Before discussing Financial Goals, we should be aware of the risks, which may arise in due course of life and will affect future cash flows in uncertain events.

If these risks are taken care of in advance, then only preparing a financial plan could make some sense. So, what is Risk Management? The steps involved in Risk Management are.

Identifying the risk: This could be premature death, permanent disability, Hospitalization, critical illness, or damage to the property and other assets.

Quantifying the loss and analyzing the probability: How much life insurance needs to be taken? If the claim is settled, will it take care of outstanding liabilities and required future cash flow for dependents for a certain period of life?

It requires the deep calculation of cash flows and not just the thumb rule. Similarly timing and quantum of health insurance for yourself and your dependents need to be evaluated.

Here, I will like to caution working professionals. Those dependent on company health insurance skip having their own health insurance till their advanced age. In case of job loss, or early retirement; they may get exposed to no health insurance coverage, at such time, they may face difficulties to take Health insurance due to age factors and certain illnesses cropping in due to age.

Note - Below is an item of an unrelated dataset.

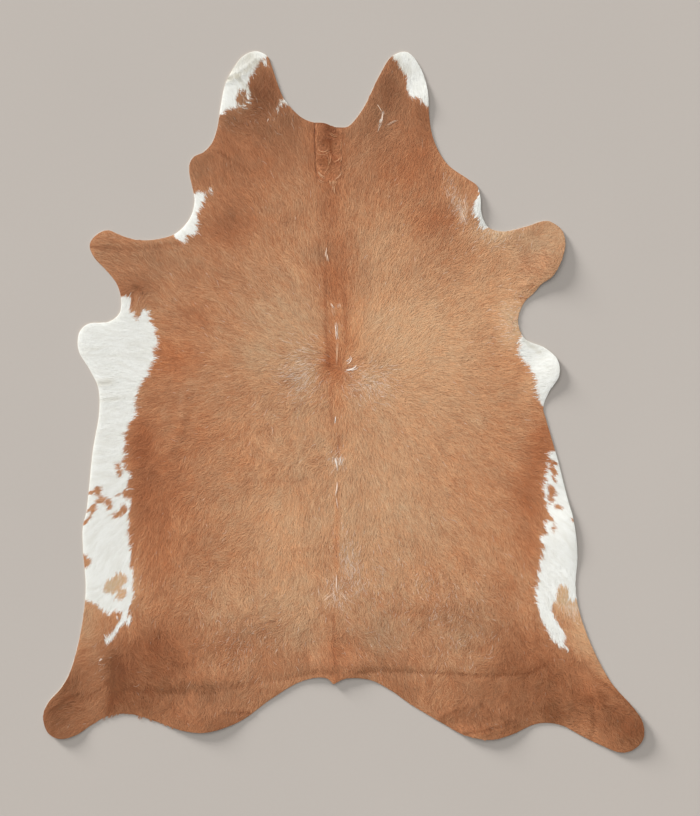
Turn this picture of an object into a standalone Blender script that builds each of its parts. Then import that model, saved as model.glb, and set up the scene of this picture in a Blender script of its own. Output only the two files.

Risk Control: Avoidance, Loss prevention & reduction:

If you can avoid risk, then it could be better. For example, the personal vehicle cost of insurance and maintenance. If the vehicle is continuously adding the cost of maintenance and increasing future insurance premiums; then the best way is to dispose it or use public transport. Taking care of health and regular exercise with diet can reduce the chances of hospitalization.

So, if the risk is mitigated in advance, further financial goals like retirement planning, children’s education, and buying property or vehicles could be done without any stress.